** START OF DATA **

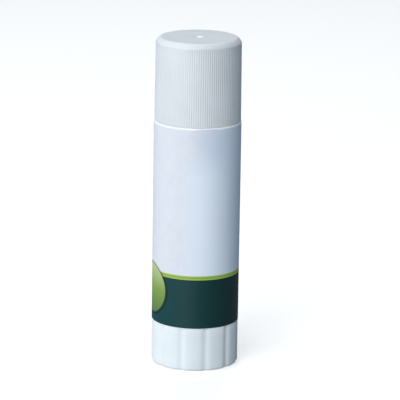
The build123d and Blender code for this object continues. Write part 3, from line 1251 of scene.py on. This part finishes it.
@dataclass
class Knob:
    """The twist knob: eleven broad lobes, a recessed base, and a hollow with hub and webs.

    A groove reaches so many degrees to both sides, with columns closer than on the lobe. The
    moulding gate in the base is flat from a share of its radius inwards.
    """

    ring: RingTree
    outer_radius: float = 15.17 * MM
    rim_height: float = 15.4 * MM
    lobe_count: int = 11
    groove_azimuth: float = 14.8
    groove_width: float = 1.15 * MM
    groove_depth: float = 0.4 * MM
    groove_reach: float = 9.0
    groove_columns: int = 28
    lobe_columns: int = 6
    skin_rows: int = 6
    flare: float = 0.04 * MM
    crown: float = 0.03 * MM
    base_edge: float = 0.8 * MM
    base_steps: int = 6
    top_edge: float = 0.3 * MM
    top_steps: int = 4
    inner_edge: float = 0.2 * MM
    wall: float = 1.8 * MM
    floor: float = 2.2 * MM
    recess: float = 0.6 * MM
    foot_width: float = 2.2 * MM
    gate_radius: float = 0.9 * MM
    gate_flat: float = 0.6
    gate_middle: float = 0.25 * MM
    gate_brim: float = 0.2 * MM
    hub_radius: float = 4.45 * MM
    socket_radius: float = 2.93 * MM
    web_count: int = 6
    web_thickness: float = 1.0 * MM
    web_top: float = 10.7 * MM
    web_sink: float = 0.4 * MM

    def _groove(self, azimuth: float) -> float:
        """Give the depth of the outer skin.

        Args:
            azimuth: Azimuth from the middle of a groove.

        Returns:
            The depth under the knob's outer radius.
        """
        along = math.radians(azimuth) * self.outer_radius
        lobe = FULL_TURN / self.lobe_count / 2
        bowl = self.groove_depth * math.exp(-((along / self.groove_width) ** 2))
        return bowl + self.crown * (1 - abs(azimuth) / lobe) ** 2

    def _profile(self) -> tuple[list[Point], int]:
        """Draw the knob's half section.

        Returns:
            The section, and the number of its points that lie on the lobed skin.
        """
        low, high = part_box("knob")
        outer, rim, floor, recess = self.outer_radius, self.rim_height, self.floor, self.recess
        base, top, lip = self.base_edge, self.top_edge, self.inner_edge
        section = corner((outer - base, base), base, Way.DOWN, Way.OUT, self.base_steps)
        section += [(outer, height) for height in rise(base, rim - top, self.skin_rows)[1:-1]]
        section += corner((outer - top, rim - top), top, Way.OUT, Way.UP, self.top_steps)
        skin = len(section)
        bore, foot = outer - self.wall, outer - self.foot_width
        section += [(bore + lip, rim), (bore, rim - lip), (bore, floor + lip), (bore - lip, floor)]
        section += [(self.hub_radius, floor), (self.hub_radius, high.z)]
        section += [(self.socket_radius, high.z), (self.socket_radius, floor), (0.0, floor)]
        gate = self.gate_radius
        section.append((0.0, recess + self.gate_middle))
        section.append((gate * self.gate_flat, recess + self.gate_brim))
        section += [(gate, recess), (foot / 2, recess), (foot - lip, recess)]
        section += [(foot, recess - lip), (foot, lip), (foot + lip, low.z)]
        return section, skin

    def build(self, plastic: bpy.types.Material) -> None:
        """Build one lobe's sector and repeat it, then the webs.

        Args:
            plastic: Material of the knob.
        """
        section, skin = self._profile()

        def lobed(spot: Spot) -> float:
            """Sink the grooves into the skin, which widens a little towards the foot.

            Args:
                spot: A point of the section.

            Returns:
                The point's radius.
            """
            if spot.index >= skin:
                return spot.radius
            flare = self.flare * (1 - spot.height / self.rim_height)
            return spot.radius + flare - self._groove(spot.azimuth - self.groove_azimuth)

        half, near = FULL_TURN / self.lobe_count / 2, self.groove_reach
        offsets = rise(-half, -near, self.lobe_columns)[:-1]
        offsets += rise(-near, near, self.groove_columns)
        offsets += rise(near, half, self.lobe_columns)[1:]
        azimuths = [self.groove_azimuth + offset for offset in offsets]
        sector = turned("knob", section, azimuths, lobed, loop=False)
        piece = self.ring.repeat(sector, self.lobe_count, plastic)
        webs = self._webs(plastic)
        tidy(piece)
        self._join(piece, webs)
        hand_in(piece, "knob", "knob")

    def _webs(self, plastic: bpy.types.Material) -> bpy.types.Object:
        """Build the webs between hub and wall as one repeated plate.

        Args:
            plastic: Material of the webs.

        Returns:
            The webs, sunk a little into hub, wall and floor.
        """
        draft = bmesh.new()
        start = self.hub_radius - self.web_sink
        end = self.outer_radius - self.wall + self.web_sink
        half = self.web_thickness / 2
        turn = Matrix.Rotation(math.radians(self.groove_azimuth), 4, "Z")
        corners = []
        for x in (-half, half):
            for y in (-start, -end):
                for z in (self.floor - self.web_sink, self.web_top):
                    corners.append(draft.verts.new(turn @ Vector((x, y, z))))
        bmesh.ops.convex_hull(draft, input=corners)
        web = piece_from(mesh_from(draft, "webs"), "webs")
        return tidy(self.ring.repeat(web, self.web_count, plastic))

    def _join(self, piece: bpy.types.Object, extra: bpy.types.Object) -> None:
        """Add another object's mesh to a piece.

        Args:
            piece: The piece.
            extra: The other object. It is used up.
        """
        draft = bmesh.new()
        draft.from_mesh(piece.data)
        draft.from_mesh(extra.data)
        draft.to_mesh(piece.data)
        draft.free()
        bpy.data.objects.remove(extra)


@dataclass
class Filling:
    """What the knob moves: the glue, the carrier under it and the spindle.

    The glue's top sinks towards the axis, with rings between two shares of its radius.
    """

    columns: int = 144
    side_rows: int = 24
    top_edge: float = 0.5 * MM
    top_steps: int = 5
    sink: float = 0.35 * MM
    sink_power: int = 4
    sink_span: Span = (0.92, 0.08)
    sink_rings: int = 14
    grooves: Ribs = Ribs(count=4, first=45.0, width=1.8 * MM, depth=0.7 * MM, flank=0.4)
    heel_radius: float = 11.55 * MM
    heel_height: float = 1.65 * MM
    nut_radius: float = 5.65 * MM
    nut_height: float = 6.3 * MM
    bore_radius: float = 3.85 * MM
    roof: float = 8.0 * MM

    def _glue(self, paste: bpy.types.Material) -> None:
        """Build the glue, grooved for the tube's guide ribs and cast round the carrier's hub.

        Args:
            paste: Material of the glue.
        """
        low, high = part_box("glue")
        outer, edge = high.x, self.top_edge
        heel_top, nut_top = low.z + self.heel_height, low.z + self.nut_height
        bore_top = high.z - self.roof
        section: list[Point] = [(self.heel_radius, low.z), (self.heel_radius, heel_top)]
        skin_start = len(section)
        rows = rise(heel_top, high.z - edge, self.side_rows)[:-1]
        section += [(outer, height) for height in rows]
        section += corner((outer - edge, high.z - edge), edge, Way.OUT, Way.UP, self.top_steps)
        skin = range(skin_start, len(section))
        for share in [*rise(*self.sink_span, self.sink_rings), 0.0]:
            section.append((outer * share, high.z - self.sink * (1 - share**self.sink_power)))
        section += [(0.0, bore_top), (self.bore_radius, bore_top), (self.bore_radius, nut_top)]
        section += [(self.nut_radius, nut_top), (self.nut_radius, low.z)]

        def grooved(spot: Spot) -> float:
            """Sink the grooves into the glue's side.

            Args:
                spot: A point of the section.

            Returns:
                The point's radius.
            """
            if spot.index in skin and self.grooves.covers(spot.azimuth, outer):
                return min(spot.radius, outer - self.grooves.depth)
            return spot.radius

        azimuths = sorted(self.grooves.edged(set(even_columns(self.columns)), outer))
        piece = tidy(turned("glue", section, azimuths, grooved))
        dress(piece, paste)
        hand_in(piece, "carrier", "glue")

    def build(
        self,
        paste: bpy.types.Material,
        carrier: bpy.types.Material,
        spindle: bpy.types.Material,
    ) -> None:
        """Build the glue and dress the carrier and the spindle.

        Args:
            paste: Material of the glue.
            carrier: Material of the carrier.
            spindle: Material of the spindle.
        """
        self._glue(paste)
        keep_node("carrier", carrier)
        keep_node("spindle", spindle)


@dataclass(frozen=True)
class SoftBox:
    """A rectangular studio light that faces the stick. Its power is in watts."""

    name: str
    azimuth: float
    elevation: float
    width: float
    height: float
    power: float
    distance: float = 1.2
    colour: Colour = PLAIN_WHITE

    def build(self, aim: Vector) -> None:
        """Set the light up.

        Args:
            aim: The point that it faces.
        """
        data = bpy.data.lights.new(self.name, "AREA")
        data.shape = "RECTANGLE"
        data.size, data.size_y = self.width, self.height
        data.energy = self.power
        data.color = self.colour
        light = bpy.data.objects.new(self.name, data)
        turn, tilt = math.radians(self.azimuth), math.radians(self.elevation)
        away = Vector(
            (math.sin(turn) * math.cos(tilt), -math.cos(turn) * math.cos(tilt), math.sin(tilt))
        )
        light.location = aim + away * self.distance
        light.rotation_euler = away.to_track_quat("Z", "Y").to_euler()
        bpy.context.scene.collection.objects.link(light)


@dataclass
class Studio:
    """Pale floor, soft light from the left and in front, and the camera."""

    floor_radius: float = 1.6
    floor_segments: int = 96
    floor_colour: Colour = (0.93, 0.915, 0.89)
    floor_roughness: float = 0.8
    floor_glow: float = 0.36
    paper_grain: float = 0.8 * MM
    paper_height: float = 0.01 * MM
    paper_strength: float = 0.2
    world_colour: Colour = (0.81, 1.0, 1.18)
    world_strength: float = 0.222
    lights: tuple[SoftBox, ...] = (
        SoftBox("key", azimuth=-26.0, elevation=13.0, width=0.8, height=0.7, power=8.7),
        SoftBox("side", azimuth=-74.0, elevation=13.0, width=0.7, height=0.7, power=3.8),
        SoftBox("top", azimuth=-8.0, elevation=68.0, width=0.7, height=0.7, power=4.3),
        SoftBox("back", azimuth=180.0, elevation=55.0, width=0.5, height=0.4, power=3.5),
    )
    light_aim: Place = (0.0, 0.0, 0.06)
    camera_place: Place = (0.0, -0.97588, 0.30338)
    camera_aim: Place = (0.001214, 0.0, 0.057954)
    camera_roll: float = 0.866
    camera_lens: float = 258.94
    camera_sensor: float = 36.0
    camera_clip: Span = (0.05, 20.0)

    def _floor(self) -> None:
        """Lay a pale round floor whose own light doesn't reach the stick."""
        draft = bmesh.new()
        bmesh.ops.create_circle(
            draft, cap_ends=True, segments=self.floor_segments, radius=self.floor_radius
        )
        floor = piece_from(mesh_from(draft, "floor"), "floor")
        wiring = Wiring("floor_paper")
        grain = wiring.noise(wiring.place(), self.paper_grain)
        wiring.feed(Normal=wiring.bump(grain, self.paper_height, self.paper_strength))
        wiring.set(
            Base_Color=(*self.floor_colour, 1.0),
            Roughness=self.floor_roughness,
            Emission_Color=(*PLAIN_WHITE, 1.0),
            Emission_Strength=self.floor_glow,
        )
        dress(floor, wiring.material)
        floor.visible_diffuse = False
        floor.visible_glossy = False

    def _camera(self) -> None:
        """Place the camera at the photograph's angle."""
        data = bpy.data.cameras.new("camera")
        data.lens, data.sensor_width = self.camera_lens, self.camera_sensor
        data.clip_start, data.clip_end = self.camera_clip
        camera = bpy.data.objects.new("camera", data)
        place = Vector(self.camera_place)
        forward = (Vector(self.camera_aim) - place).normalized()
        right = forward.cross(Vector((0, 0, 1))).normalized()
        up = right.cross(forward)
        roll = math.radians(self.camera_roll)
        side = right * math.cos(roll) + up * math.sin(roll)
        top = up * math.cos(roll) - right * math.sin(roll)
        rotation = Matrix((side, top, -forward)).transposed().to_4x4()
        camera.matrix_world = Matrix.Translation(place) @ rotation
        bpy.context.scene.collection.objects.link(camera)
        bpy.context.scene.camera = camera

    def build(self) -> None:
        """Set up floor, camera, surroundings and lights."""
        self._floor()
        self._camera()
        world = bpy.data.worlds.new("studio")
        world.use_nodes = True
        background = world.node_tree.nodes["Background"]
        background.inputs["Color"].default_value = (*self.world_colour, 1.0)
        background.inputs["Strength"].default_value = self.world_strength
        bpy.context.scene.world = world
        bpy.context.scene.view_settings.view_transform = "Standard"
        for light in self.lights:
            light.build(Vector(self.light_aim))


def main() -> None:
    logging.basicConfig(level=logging.INFO, format="%(name)s: %(message)s")
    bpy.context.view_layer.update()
    ring = RingTree()
    satin, plain = MouldSkin.SOFT_SATIN, MouldSkin.PLAIN
    cap_plastic = MouldedPlastic(
        "cap_plastic", linear(227, 231, 234), satin, chalk=0.2, gate_radius=1.5 * MM
    ).material()
    knob_plastic = MouldedPlastic(
        "knob_plastic", linear(239, 246, 248), satin, chalk=0.65, gloss=0.3
    ).material()
    tube_plastic = MouldedPlastic(
        "tube_plastic", linear(246, 248, 251), plain, chalk=0.8
    ).material()
    sleeve_plastic = MouldedPlastic("sleeve_plastic", linear(240, 243, 246), satin).material()
    inner_plastic = MouldedPlastic("inner_plastic", linear(232, 235, 238), plain).material()
    Cap(ring).build(cap_plastic)
    Barrel().build(sleeve_plastic, PrintedFilm().material(), tube_plastic, inner_plastic)
    Knob(ring).build(knob_plastic)
    Filling().build(GluePaste().material(), inner_plastic, inner_plastic)
    Studio().build()


if __name__ == "__main__":
    main()
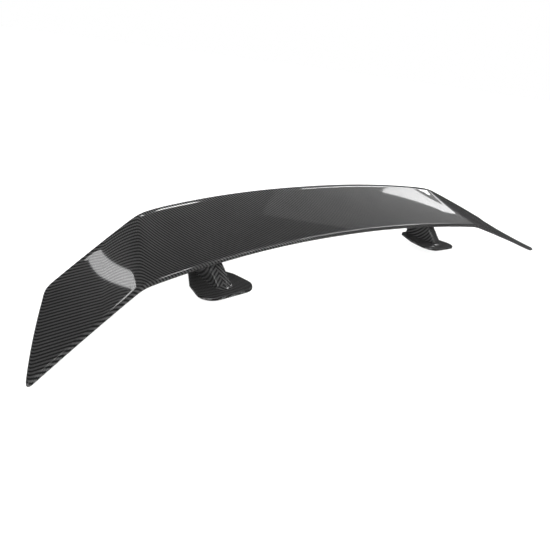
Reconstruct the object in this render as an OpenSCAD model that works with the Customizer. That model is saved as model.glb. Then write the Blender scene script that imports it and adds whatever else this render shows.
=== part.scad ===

** END OF DATA **

▸ WHAT THE TASK REQUIRES:
Starting at the first line of the records above, please copy each line exactly until you reach the line containing "return bowl +". Include that line and stop there.

▸ SOLVED PROBLEM:
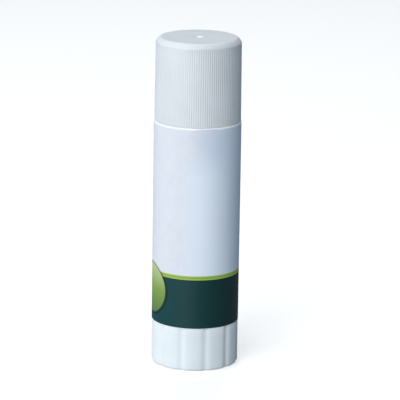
The build123d and Blender code for this object continues. Write part 3, from line 1251 of scene.py on. This part finishes it.
@dataclass
class Knob:
    """The twist knob: eleven broad lobes, a recessed base, and a hollow with hub and webs.

    A groove reaches so many degrees to both sides, with columns closer than on the lobe. The
    moulding gate in the base is flat from a share of its radius inwards.
    """

    ring: RingTree
    outer_radius: float = 15.17 * MM
    rim_height: float = 15.4 * MM
    lobe_count: int = 11
    groove_azimuth: float = 14.8
    groove_width: float = 1.15 * MM
    groove_depth: float = 0.4 * MM
    groove_reach: float = 9.0
    groove_columns: int = 28
    lobe_columns: int = 6
    skin_rows: int = 6
    flare: float = 0.04 * MM
    crown: float = 0.03 * MM
    base_edge: float = 0.8 * MM
    base_steps: int = 6
    top_edge: float = 0.3 * MM
    top_steps: int = 4
    inner_edge: float = 0.2 * MM
    wall: float = 1.8 * MM
    floor: float = 2.2 * MM
    recess: float = 0.6 * MM
    foot_width: float = 2.2 * MM
    gate_radius: float = 0.9 * MM
    gate_flat: float = 0.6
    gate_middle: float = 0.25 * MM
    gate_brim: float = 0.2 * MM
    hub_radius: float = 4.45 * MM
    socket_radius: float = 2.93 * MM
    web_count: int = 6
    web_thickness: float = 1.0 * MM
    web_top: float = 10.7 * MM
    web_sink: float = 0.4 * MM

    def _groove(self, azimuth: float) -> float:
        """Give the depth of the outer skin.

        Args:
            azimuth: Azimuth from the middle of a groove.

        Returns:
            The depth under the knob's outer radius.
        """
        along = math.radians(azimuth) * self.outer_radius
        lobe = FULL_TURN / self.lobe_count / 2
        bowl = self.groove_depth * math.exp(-((along / self.groove_width) ** 2))
        return bowl + self.crown * (1 - abs(azimuth) / lobe) ** 2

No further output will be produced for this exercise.